Whatever one's personal philosophy or religion may be, fairness and justice are international objectives, understood in every language of mankind. Justice must be a paramount objective in devising a system of taxation, and such justice lies in the application of the principles of restitution.

I have left Principle 16 to the last, although it is the most important of all the Principles; for Principles 1-15 outline how not to tax; they indicate the problem, whereas Principle 16 tells us how to tax, and gives us the solution.


ARE THERE ANY ALTERNATIVE EQUITABLE TAXES?


If we use these Principles as a critique of our existing tax system, it will be readily seen that most of our taxes ought to be repealed forthwith. After reflecting on the scope of these Principles, one might doubt whether there is any tax that would satisfy all these criteria, and be attempted to agree with Winston Churchill when he said "There is no such thing as a good tax".[3]

However, there is one tax which does meet all these criteria: a tax charged on the annual rental value of every piece of land within the taxing authority's jurisdiction, levied on the value of land without improvements (or in its unimproved state) at a rate of up to 100%.

Such a tax (a "site value tax") would be simple (Principle 1).

It would be certain both now and for the future (2).

It would be neutral to production, to consumer spending and to saving (3), for most political economists agree with Ricardo that "a tax on rent would affect rent only; it would fall wholly on landlords, and could not be shifted to any class of consumers".[4]

The costs of determination and collection ought to be quite low (4) -- you cannot hide land!

There would be no question of taxing benefits or giving benefits to taxpayers (5), assuming the site value tax was accompanied by a commitment to free trade.

There would be no scope for double taxation (6), since the tax would be levied once only, at source, and only levied on land within the taxing authority's jurisdiction-It would be the ultimate tax levied at source (7), for all taxation must ultimately be paid out of production, and all production takes place on land.

It would be legally levied on the persons by whom it was economically borne (8).

Continuous variations in circumstances should not result in discontinuous variations in the amount of tax levied (9).
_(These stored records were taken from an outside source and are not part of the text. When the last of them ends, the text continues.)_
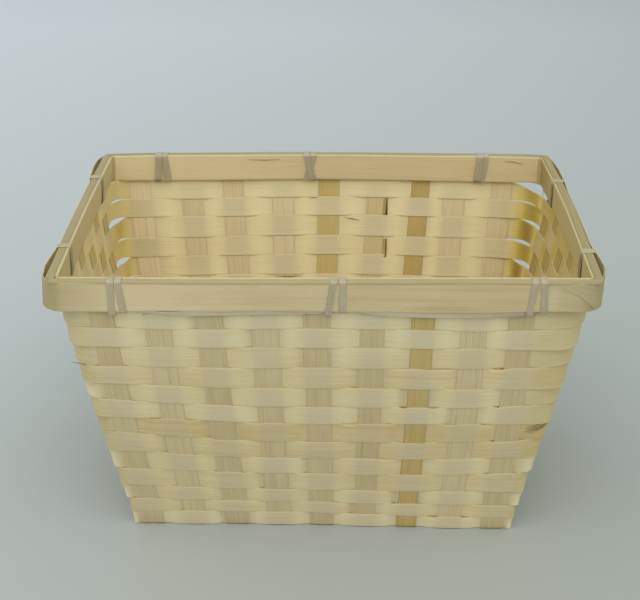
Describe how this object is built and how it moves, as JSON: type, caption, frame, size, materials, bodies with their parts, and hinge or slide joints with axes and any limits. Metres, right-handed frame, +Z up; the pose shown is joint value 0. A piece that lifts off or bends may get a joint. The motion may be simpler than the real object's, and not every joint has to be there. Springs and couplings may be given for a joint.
{
  "type": "rectangular woven bamboo basket",
  "caption": "Open rectangular tapered basket plaited from flat bamboo splints, with a banded and lashed rim, for gathering mushrooms.",
  "frame": {"origin": "on the floor under the middle of the basket", "axes": "+X along the long side to the viewer's right, -Y towards the pictured front, +Z up"},
  "size_m": [0.3, 0.206, 0.1809],
  "materials": {
    "weaver": "smooth split bamboo, pale cream-yellow",
    "stake": "ribbed split bamboo, dull tan",
    "golden_stake": "ribbed split bamboo, golden brown",
    "band": "planed bamboo band, fine lengthwise grain",
    "lashing": "soaked cane strip, dull grey-green"
  },
  "bodies": {
    "root": {"weaver_row_00": "weaver", "weaver_row_01": "weaver", "weaver_row_02": "weaver", "weaver_row_03": "weaver", "weaver_row_04": "weaver", "weaver_row_05": "weaver", "weaver_row_06": "weaver", "weaver_row_07": "weaver", "weaver_row_08": "weaver", "weaver_row_09": "weaver", "weaver_row_10": "weaver", "weaver_row_11": "weaver", "weaver_row_12": "weaver", "weaver_row_13": "weaver", "stake_long_1": "stake", "stake_long_2": "stake", "stake_long_3": "stake", "stake_long_4": "stake", "stake_long_5": "stake", "stake_long_6": "stake", "stake_long_7": "golden_stake", "stake_long_8": "stake", "stake_long_9": "stake", "stake_cross_1": "stake", "stake_cross_2": "stake", "stake_cross_3": "stake", "stake_cross_4": "stake", "stake_cross_5": "stake", "stake_cross_6": "stake", "rim_band_outer": "band", "rim_band_inner": "band", "rim_cap_front": "band", "rim_cap_right": "band", "rim_cap_back": "band", "rim_cap_left": "band", "rim_tie_front_1": "lashing", "rim_tie_front_2": "lashing", "rim_tie_front_3": "lashing", "rim_tie_right_1": "lashing", "rim_tie_right_2": "lashing", "rim_tie_back_1": "lashing", "rim_tie_back_2": "lashing", "rim_tie_back_3": "lashing", "rim_tie_left_1": "lashing", "rim_tie_left_2": "lashing", "rim_lasher": "lashing"}
  },
  "joints": []
}
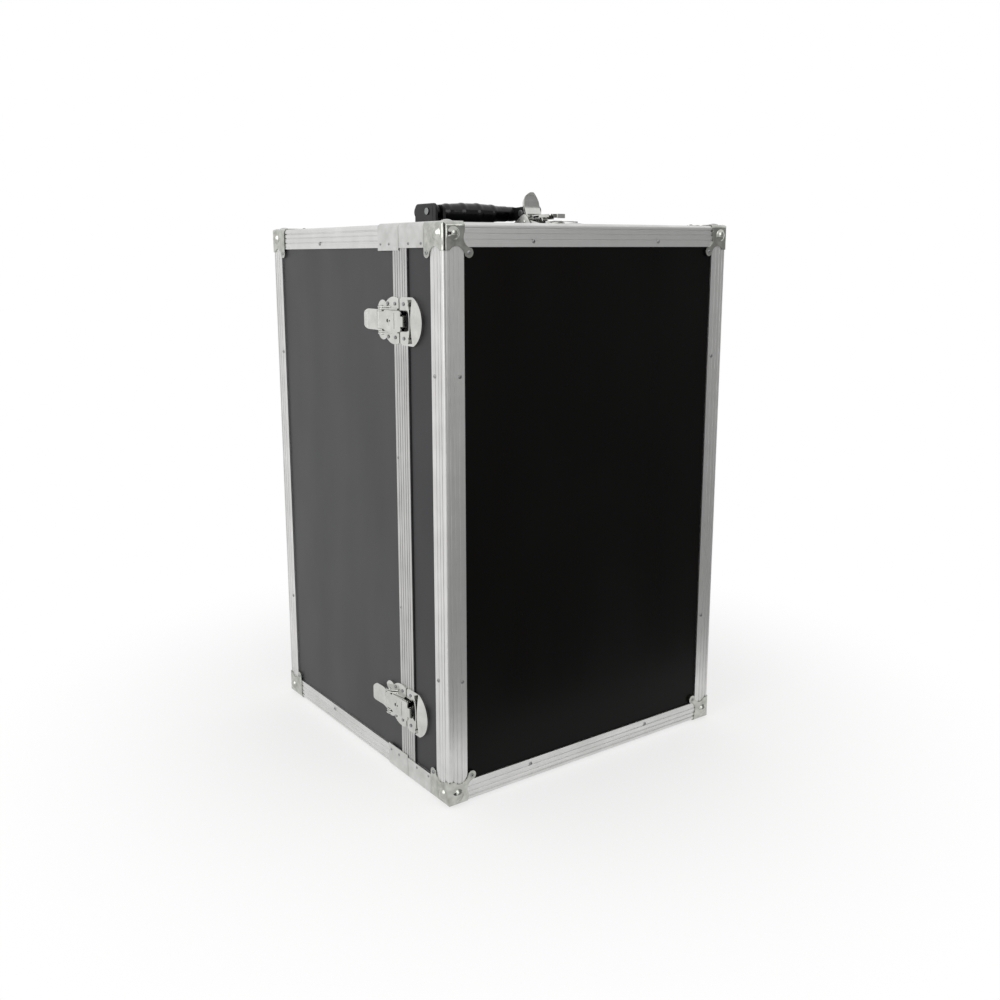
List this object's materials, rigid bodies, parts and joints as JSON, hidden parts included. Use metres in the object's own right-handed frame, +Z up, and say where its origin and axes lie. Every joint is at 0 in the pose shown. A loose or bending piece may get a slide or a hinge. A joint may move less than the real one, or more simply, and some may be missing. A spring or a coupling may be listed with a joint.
{
  "type": "portable dental unit",
  "caption": "Upright aluminium-edged case with a hinged front cover, draw latches and a folding handle, holding a compressor, bottles and a dental control panel.",
  "frame": {"origin": "centre of the case's footprint, on the floor", "axes": "+Z up, -Y the front cover, +X the hinge side"},
  "size_m": [0.4312, 0.412, 0.6822],
  "materials": {
    "black_laminate": "satin",
    "aluminium_trim": "satin",
    "plated_steel": "polished",
    "zinc_rivet": "satin",
    "handle_plastic": "semi-gloss",
    "black_plastic": "satin",
    "seal_foam": "matt",
    "panel_paint": "satin",
    "shelf_steel": "satin",
    "gauge_white": "matt",
    "clear_lens": "polished",
    "needle_red": "satin",
    "rocker_red": "gloss",
    "knob_blue": "satin",
    "knob_green": "satin",
    "valve_brass": "satin",
    "bottle_clear": "gloss",
    "cap_blue": "satin",
    "cap_grey": "satin",
    "rack_white": "satin",
    "pedal_grey": "satin",
    "motor_paint": "satin",
    "cast_alloy": "cast",
    "mount_rubber": "matt",
    "tank_paint": "gloss"
  },
  "bodies": {
    "case_body": {"left_wall": "black_laminate", "right_wall": "black_laminate", "top_wall": "black_laminate", "bottom_wall": "black_laminate", "back_wall": "black_laminate", "body_trims": "aluminium_trim", "body_rim": "aluminium_trim", "body_corners": "plated_steel", "body_braces": "plated_steel", "body_rivets": "zinc_rivet", "hinge_body_leaves": "plated_steel", "hinge_pins": "zinc_rivet", "latch_bases": "plated_steel", "handle_brackets": "handle_plastic", "handle_pins": "plated_steel", "fascia": "panel_paint", "shelf": "shelf_steel", "bulkhead": "shelf_steel", "gauge_case": "plated_steel", "gauge_dial": "gauge_white", "gauge_lens": "clear_lens", "switch_frame": "black_plastic", "valve_bodies": "valve_brass", "outlets": "plated_steel", "handpiece_rack": "rack_white", "bottle_cap": "cap_blue", "waste_bottle": "bottle_clear", "waste_cap": "cap_grey", "pedal_base": "pedal_grey", "compressor_motor": "motor_paint", "compressor_head": "cast_alloy", "compressor_mounts": "mount_rubber", "air_tank": "tank_paint", "power_inlet": "black_plastic", "fan_frame": "black_plastic", "fan_guard": "zinc_rivet"},
    "cover": {"cover_panel": "black_laminate", "cover_boards": "black_laminate", "cover_trims": "aluminium_trim", "cover_rim": "aluminium_trim", "cover_seal": "seal_foam", "cover_corners": "plated_steel", "cover_braces": "plated_steel", "cover_rivets": "zinc_rivet", "hinge_cover_leaves": "plated_steel", "latch_keepers": "plated_steel"},
    "upper_latch_lever": {"upper_lever": "plated_steel"},
    "lower_latch_lever": {"lower_lever": "plated_steel"},
    "top_latch_lever": {"top_lever": "plated_steel"},
    "upper_latch_hook": {"upper_hook": "plated_steel"},
    "lower_latch_hook": {"lower_hook": "plated_steel"},
    "top_latch_hook": {"top_hook": "plated_steel"},
    "grip": {"handle_grip": "handle_plastic"},
    "needle": {"gauge_needle": "needle_red"},
    "rocker": {"power_rocker": "rocker_red"},
    "water_control": {"water_knob": "knob_blue"},
    "air_control": {"air_knob": "knob_green"},
    "clean_water": {"water_bottle": "bottle_clear"},
    "pedal": {"pedal_plate": "black_plastic"},
    "fan": {"fan_rotor": "black_plastic"}
  },
  "joints": [
    {"name": "cover_hinge", "type": "hinge", "parent": "case_body", "child": "cover", "pos_m": [0.2109, -0.117, 0.3226], "axis": [0, 0, 1], "range_deg": [0, 180]},
    {"name": "upper_latch", "type": "hinge", "parent": "case_body", "child": "upper_latch_lever", "pos_m": [-0.2129, -0.087, 0.5396], "axis": [0, 0, 1], "range_deg": [0, 105]},
    {"name": "lower_latch", "type": "hinge", "parent": "case_body", "child": "lower_latch_lever", "pos_m": [-0.2129, -0.087, 0.0906], "axis": [0, 0, 1], "range_deg": [0, 105]},
    {"name": "top_latch", "type": "hinge", "parent": "case_body", "child": "top_latch_lever", "pos_m": [0, -0.087, 0.648], "axis": [1, 0, 0], "range_deg": [-76, 29]},
    {"name": "upper_hook_swing", "type": "hinge", "parent": "upper_latch_lever", "child": "upper_latch_hook", "pos_m": [-0.2129, -0.081, 0.5396], "axis": [0, 0, 1], "range_deg": [-105, 0]},
    {"name": "lower_hook_swing", "type": "hinge", "parent": "lower_latch_lever", "child": "lower_latch_hook", "pos_m": [-0.2129, -0.081, 0.0906], "axis": [0, 0, 1], "range_deg": [-105, 0]},
    {"name": "top_hook_swing", "type": "hinge", "parent": "top_latch_lever", "child": "top_latch_hook", "pos_m": [0, -0.08555, 0.65382], "axis": [1, 0, 0], "range_deg": [-29, 76]},
    {"name": "handle_fold", "type": "hinge", "parent": "case_body", "child": "grip", "pos_m": [0, 0.022, 0.6626], "axis": [1, 0, 0], "range_deg": [0, 90]},
    {"name": "gauge_needle_turn", "type": "hinge", "parent": "case_body", "child": "needle", "pos_m": [-0.1162, -0.085, 0.54754], "axis": [0, 1, 0], "range_deg": [0, 270]},
    {"name": "power_switch", "type": "hinge", "parent": "case_body", "child": "rocker", "pos_m": [0.1245, -0.084, 0.54754], "axis": [1, 0, 0], "range_deg": [-18, 0]},
    {"name": "water_valve", "type": "hinge", "parent": "case_body", "child": "water_control", "pos_m": [-0.02075, -0.085, 0.54754], "axis": [0, 1, 0], "range_deg": [0, 270]},
    {"name": "air_valve", "type": "hinge", "parent": "case_body", "child": "air_control", "pos_m": [0.0415, -0.085, 0.54754], "axis": [0, 1, 0], "range_deg": [0, 270]},
    {"name": "water_bottle_turn", "type": "hinge", "parent": "case_body", "child": "clean_water", "pos_m": [-0.12865, -0.05, 0.2026], "axis": [0, 0, 1], "range_deg": [0, 120]},
    {"name": "pedal_press", "type": "slide", "parent": "case_body", "child": "pedal", "axis": [0, 0, -1], "range_m": [0, 0.004], "stiffness_N_per_m": 800, "springref_m": -0.004},
    {"name": "fan_spin", "type": "hinge", "parent": "case_body", "child": "fan", "pos_m": [0.11, 0.183, 0.0926], "axis": [0, 1, 0], "continuous": true}
  ],
  "couplings": [
    {"joint": "upper_hook_swing", "follows": "upper_latch", "ratio": -1},
    {"joint": "lower_hook_swing", "follows": "lower_latch", "ratio": -1},
    {"joint": "top_hook_swing", "follows": "top_latch", "ratio": -1}
  ]
}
The tax would not be charged according to residence or domicile, but according to land ownership.

The points at which taxation would start to be payable would be drawn along borders of economic substance (10) -- the distinction between land, labour and capital.

The action by reference to which taxation was levied would correspond with reality (11) -- land ownership.

The tax could be made payable at times convenient to the taxpayers (12) by making it payable in arrears (annually or quarterly).

The taxpayer could quite easily be given free and unlimited advice on his tax position from and at the expense of the government (13), precisely because of the simplicity of the site value tax.

No discretions need to be vested in the government's revenue officials, and the tax could be strictly enforced by the courts (14).

Such a tax would be clearly distinguishable from criminal fines and penalties; (15).

Finally, and most importantly, the site value tax would be based on the principle of restitution (16), for as Henry George said:

"The tax upon land values is the most just and equal of all taxes. It falls only upon those who receive from society a peculiar and valuable benefit, and upon them in proportion to the benefit they receive. It is the taking by the community, for the use of the community, of that value which is the creation of (he community. It is the application of the common property to common uses. When all rent is taken by taxation for the needs of the community, then will the equality ordained by nature be attained."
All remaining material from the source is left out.